If your LLC has two or more owners or members, you must have an EIN.

Next, file a business license application and pay the $20 fee. This officially registers your business in Washington state. When you file for a business license, you'll get a Unified Business Identification (UBI) number. The UBI is required to conduct business in the state. 

Your UBI links your business to the following:

  • Secretary of State
  • Business Licensing Service
  • Department of Revenue
  • Department of Employment Security
  • Department of Labor and Industries

Your business license also allows you to create a state employment account, which is required if your business hires employees. If you plan to hire someone within the next three months, you must have a state employment account.

File your initial annual report with the state within 120 days of filing your formation documents. The cost for the initial filing is $10.

Washington has no personal or corporation income tax, and most LLCs don't pay state income taxes. However, LLCs pay a business and occupation (B&O) tax.

If your business has employees, you must pay employer taxes. You'll also have to inform the state and the IRS when you hire workers. You must then register for unemployment insurance and workers' compensation. You can do this at the same time you file for your business license.

LLCs are generally an easy, inexpensive enterprise to form, and it's the preferred structure for many small business owners. You can refer to the Secretary of State office for tips and information on starting an LLC.

Ongoing Maintenance and Compliance

Maintaining your LLC’s good standing in Washington involves ongoing administrative tasks:

  • Annual Report: File an annual report with the Secretary of State by the end of your LLC’s anniversary month. The filing fee is $60.
  • Recordkeeping: Maintain accurate financial and membership records to comply with state audit requirements.
  • Registered Agent Updates: Notify the state promptly if you change your registered agent or their contact information.
  • Business License Renewals: Renew state and local licenses annually to avoid penalties or suspension.

Failure to meet these obligations can result in late fees, administrative dissolution, or loss of liability protection.

Tax Classification and Compliance

By default, LLCs in Washington are treated as pass-through entities for federal tax purposes, meaning profits and losses are reported on individual members’ tax returns. However, LLCs can elect to be taxed as an S corporation or C corporation to potentially reduce self-employment taxes or reinvest profits back into the company.

Other key tax considerations include:

  • Business and Occupation (B&O) Tax: Most LLCs must pay this gross receipts tax, which varies by industry.
  • Sales and Use Tax: Required if you sell goods or taxable services within Washington.
  • Employer Taxes: If hiring employees, register with the Employment Security Department (ESD) and Department of Labor & Industries (L&I) to handle payroll taxes and workers’ compensation.

Business Licensing and UBI Registration

Once your Certificate of Formation is filed, you must apply for a Washington State Business License through the Business Licensing Service (BLS).

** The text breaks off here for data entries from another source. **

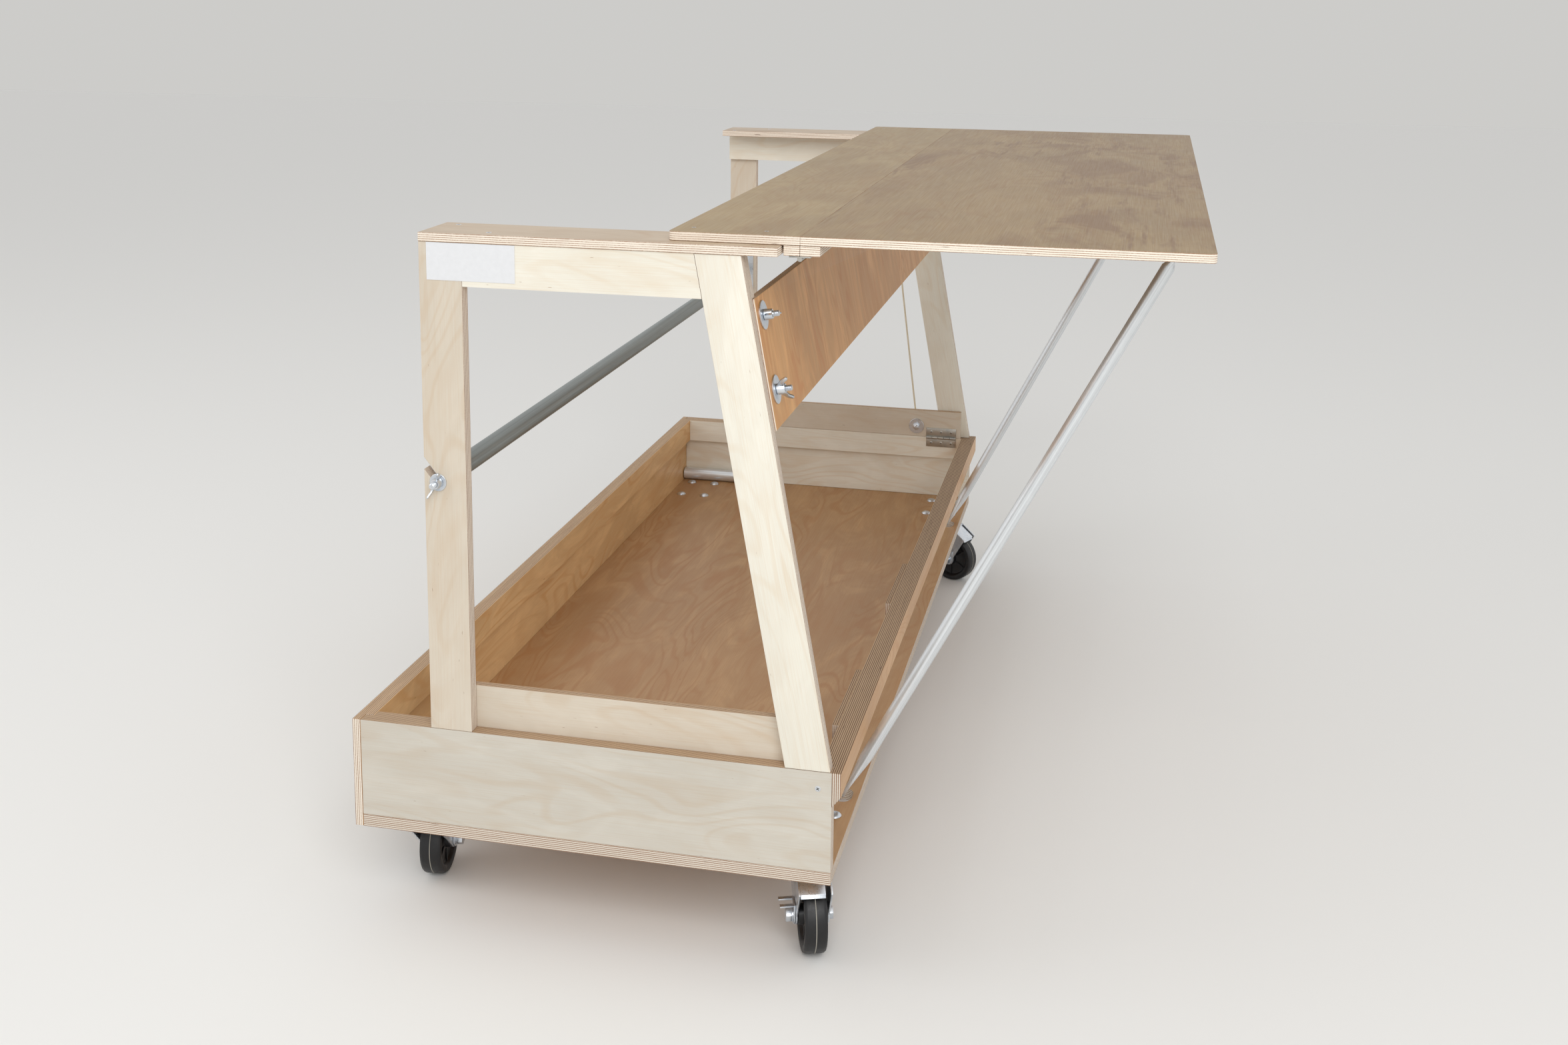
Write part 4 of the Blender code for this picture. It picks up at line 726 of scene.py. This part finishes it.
def zinc_node(node):
    """Gives a small plate of the frame a zinc surface, with its shape as it is."""
    fitting = frame["nodes"][node]
    fitting.data.materials.clear()
    fitting.data.materials.append(metal("zinc plated steel"))


class PASTING_OT_hanging_bar(bpy.types.Operator):
    """Galvanised bar between the left legs, its bolts, washers, wing nuts and the slots' plates"""
    bl_idname = "pasting.hanging_bar"
    bl_label = "Hanging bar"

    def execute(self, context):
        zinc = metal("zinc plated steel")
        middle = at(BAR_X, LENGTH / 2, BAR_HEIGHT)
        dull = galvanised_tube("galvanised bar", context.scene.pasting_metals.bar, middle, Y, 0.46, 0.5)
        work = bmesh.new()
        along = axes(middle, Y, X)
        half = LENGTH / 2 - BAR_END_INSET
        spun(work, [(12.5, half - 1), (13.6, half), (14.0, half - 0.5), (14.0, -half + 0.5),
                    (13.6, -half), (12.5, -half + 1)], along, 40, True)
        for end in ENDS:
            face = axes(at(BAR_X, end_y(0, end), BAR_HEIGHT), outward(end), X)
            spun(work, threads(-2.0, BOLT_TIP), face, 24, index=1)
            spun(work, [(BOLT_RADIUS, -2.0), (BOLT_RADIUS, -21.2), (12.6, -21.2), (12.6, -50), (0, -50)],
                 face, 24, index=1)
            washer(work, face, BAR_WASHER_RADIUS, 40, 1)
        piece("hanging_bar", work, "bar", [dull, zinc], ["bar"])
        for end, turn in BAR_NUT_TURNS.items():
            node = f"wing_nut_bar_{end}"
            wing_nut_piece(node, axes(*joint_line(f"{node}_turn"), X), turn)
            zinc_node(f"slot_plate_{end}")
        return {"FINISHED"}


def strut_piece(end, tint):
    """Tube with both ends pressed flat, lofted through rings from its head to its foot."""
    head, pin = joint_line(f"strut_{end}_swing")
    up = Y.cross(pin) * -1
    foot = at(*STRUT_FOOT)
    length = (head.z - foot.z) / up.z / MM
    skin = galvanised_tube(f"galvanised strut {end}", tint, head, up)
    local = Matrix.Translation(head) @ Matrix((pin, Y, up)).transposed().to_4x4()
    work = bmesh.new()
    # Height over the pin, share by which the tube is pressed flat, and half width
    steps = [(11, 1, 7), (9.6, 1, 10), (5, 1, 12), (-12, 1, 12), (-20, 0.55, 11), (-28, 0, 9),
             (68 - length, 0, 9), (40 - length, 0.5, 10.5), (12 - length, 1, 12),
             (6 - length, 1, 12), (1.4 - length, 1, 10), (-length, 1, 7)]
    rings = []
    for height, flat, wide in steps:
        ring = bmesh.ops.create_circle(work, segments=32, radius=1.0)["verts"]
        for vert in ring:
            x, y = vert.co.x, vert.co.y
            pressed = max(-STRUT_FLAT_HALF, min(STRUT_FLAT_HALF, x * STRUT_RADIUS))
            vert.co = Vector(((x * STRUT_RADIUS * (1 - flat) + pressed * flat) * MM,
                              y * wide * MM, height * MM))
        rings.append(ring)
    for first, second in zip(rings, rings[1:]):
        edges = dict.fromkeys(edge for ring in (first, second) for vert in ring
                              for edge in vert.link_edges if edge.other_vert(vert) in ring)
        bmesh.ops.bridge_loops(work, edges=list(edges))
    for ring in (rings[0], rings[-1]):
        bmesh.ops.contextual_create(work, geom=ring)
    bmesh.ops.transform(work, matrix=local, verts=work.verts[:])
    piece(f"strut_tube_{end}", work, f"strut_{end}", [skin], [f"strut_{end}"],
          30.0)


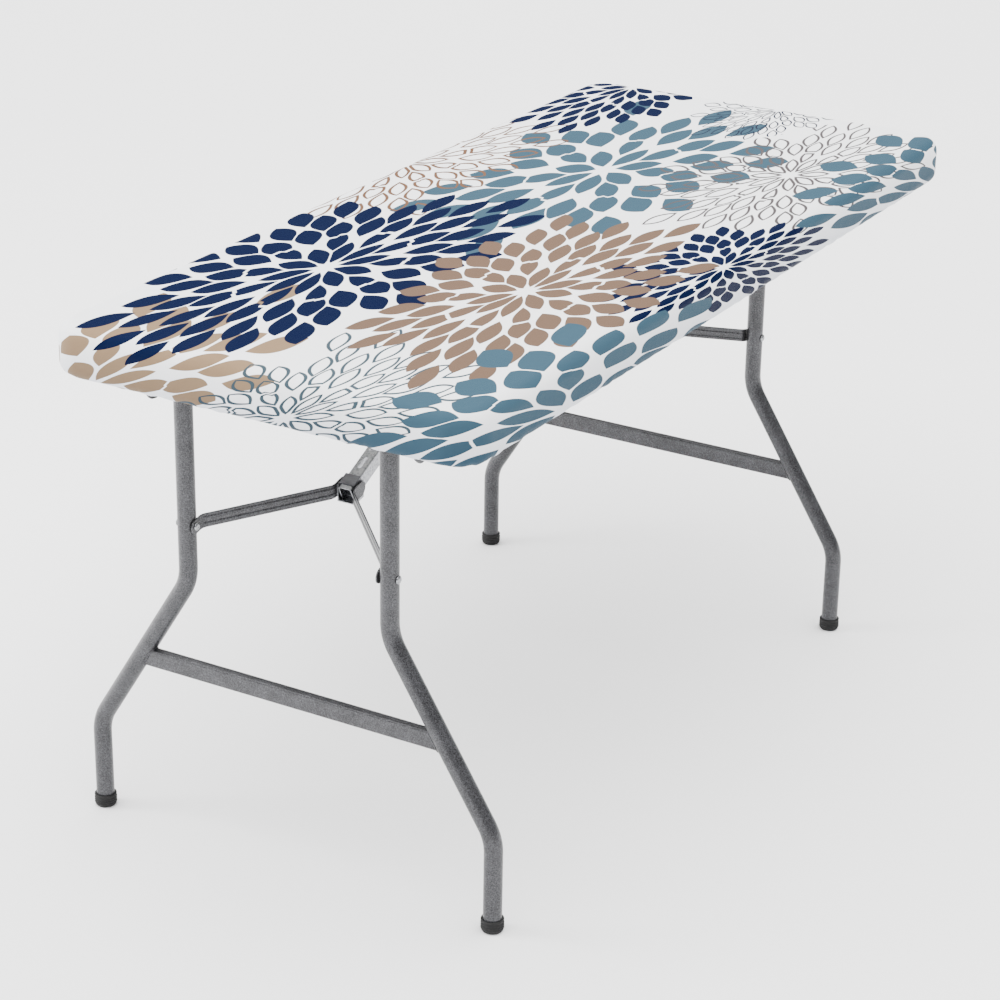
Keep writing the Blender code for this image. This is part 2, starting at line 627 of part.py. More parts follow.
clear_scene()
CUTTER_SURFACE = material("cutter", (1.0, 0.0, 1.0), 0.5, 0.0)
PRINTED_CLOTH = material("printed_cloth", (0.86, 0.87, 0.90), 0.55, 0.0)
ELASTIC = material("elastic", (0.85, 0.85, 0.83), 0.80, 0.0)
MOULDED_PANEL = material("moulded_panel", (0.80, 0.80, 0.77), 0.50, 0.0)
PAINTED_STEEL = material("painted_steel", (0.30, 0.30, 0.31), 0.45, 0.6)
HAMMERTONE = material("hammertone_steel", (0.25, 0.25, 0.26), 0.40, 0.7)
ZINC_STEEL = material("zinc_steel", (0.72, 0.72, 0.72), 0.30, 1.0)
DARK_STEEL = material("dark_steel", (0.30, 0.30, 0.30), 0.40, 0.9)
BLACK_RUBBER = material("black_rubber", (0.03, 0.03, 0.03), 0.75, 0.0)
NYLON = material("nylon", (0.10, 0.10, 0.10), 0.50, 0.0)

COVER_PIVOT = pivot_at("cover_lift_axis", (0, 0, TABLE_HEIGHT))
make_cover()
make_panel()
make_rails()
make_centre_support()
for end, at_x, towards in (("near", NEAR_FRAME_X, 1), ("far", FAR_FRAME_X, -1)):
    for y_side, y_name in ((1, "left"), (-1, "right")):
        make_pivot_bracket(end, y_name, at_x, y_side)
    strut_x = at_x + towards * STRUT_PIVOT_INBOARD
    make_strut_clevis(end, strut_x)
    leg_pivot = pivot_at(f"{end}_leg_axis", (at_x, 0, PIVOT_Z))
    brace_pivot = pivot_at(f"{end}_brace_axis", (at_x, 0, RIVET_Z), leg_pivot)
    strut_axis = pivot_at(f"{end}_strut_axis", (strut_x, 0, STRUT_PIVOT_Z))
    ring_axis = pivot_at(f"{end}_ring_axis", (at_x + towards * KNUCKLE_INBOARD, 0, KNUCKLE_Z), strut_axis)
    make_leg_frame(end, at_x, leg_pivot)
    make_brace(end, at_x, towards, brace_pivot)
    make_strut(end, at_x, towards, strut_axis, ring_axis)
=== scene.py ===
"""Looks for the folding table dressed with a fitted, printed tablecloth. Metres, +Z up, +X along the
table away from the near end, +Y across it to the left."""

import json
import math

import bmesh
import bpy
from mathutils import Matrix, Vector

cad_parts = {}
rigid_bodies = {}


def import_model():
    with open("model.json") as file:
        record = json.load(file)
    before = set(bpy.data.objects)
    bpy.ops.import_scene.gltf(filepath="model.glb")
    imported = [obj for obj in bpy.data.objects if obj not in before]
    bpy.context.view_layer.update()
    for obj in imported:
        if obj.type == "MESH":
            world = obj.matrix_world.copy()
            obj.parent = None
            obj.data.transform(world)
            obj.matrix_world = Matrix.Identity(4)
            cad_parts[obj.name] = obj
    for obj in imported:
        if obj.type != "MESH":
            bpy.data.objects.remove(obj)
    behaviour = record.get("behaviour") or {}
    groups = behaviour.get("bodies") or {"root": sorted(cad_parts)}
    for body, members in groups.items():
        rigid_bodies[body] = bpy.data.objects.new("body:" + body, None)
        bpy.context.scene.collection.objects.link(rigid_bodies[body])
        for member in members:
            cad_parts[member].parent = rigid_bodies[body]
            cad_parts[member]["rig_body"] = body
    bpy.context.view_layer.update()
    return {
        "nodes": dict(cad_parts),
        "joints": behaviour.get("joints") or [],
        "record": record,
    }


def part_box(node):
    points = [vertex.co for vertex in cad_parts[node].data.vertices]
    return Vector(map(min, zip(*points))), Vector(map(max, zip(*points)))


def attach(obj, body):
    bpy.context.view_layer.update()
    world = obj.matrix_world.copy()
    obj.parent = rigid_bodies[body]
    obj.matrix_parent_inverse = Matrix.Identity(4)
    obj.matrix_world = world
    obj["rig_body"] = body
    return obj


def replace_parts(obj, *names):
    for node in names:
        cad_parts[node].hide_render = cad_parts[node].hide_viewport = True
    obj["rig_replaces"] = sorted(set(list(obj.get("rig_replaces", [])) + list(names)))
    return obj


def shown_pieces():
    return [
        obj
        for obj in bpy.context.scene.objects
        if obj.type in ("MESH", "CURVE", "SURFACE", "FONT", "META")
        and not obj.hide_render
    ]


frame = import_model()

BODY_OF = {node: thing["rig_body"] for node, thing in frame["nodes"].items()}
JOINTS = {joint["name"]: joint for joint in frame["joints"]}


# --- node graphs -------------------------------------------------------------------------------------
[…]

This step registers your LLC and issues a Unified Business Identifier (UBI), a nine-digit number required for state tax filings, employment records, and regulatory compliance.

Some businesses may also need additional local permits or industry-specific licenses, depending on their activities. Examples include:

  • Health permits (for food service businesses)
  • Liquor licenses (for bars or breweries)
  • Professional licenses (for healthcare, legal, or financial services)

Frequently Asked Questions

  1. How much does it cost to start an LLC in Washington?
    Filing a Certificate of Formation costs $180 by mail or $230 online. Additional expenses may include business licenses, registered agent fees, and local permits.
  2. How long does it take to form an LLC in Washington?
    Online filings are typically processed within 2–3 business days, while mail submissions may take up to 2 weeks.
  3. Can a single person start an LLC in Washington?
    Yes. Washington allows single-member LLCs, which are treated as sole proprietorships for tax purposes by default.
  4. Do I need a business license for my LLC?
    Yes. Every LLC must register with the Washington Business Licensing Service and obtain a Unified Business Identifier (UBI) before legally operating.
  5. What happens if I don’t file an annual report?
    Failing to file your annual report can lead to late fees, administrative dissolution of your LLC, and loss of legal protections.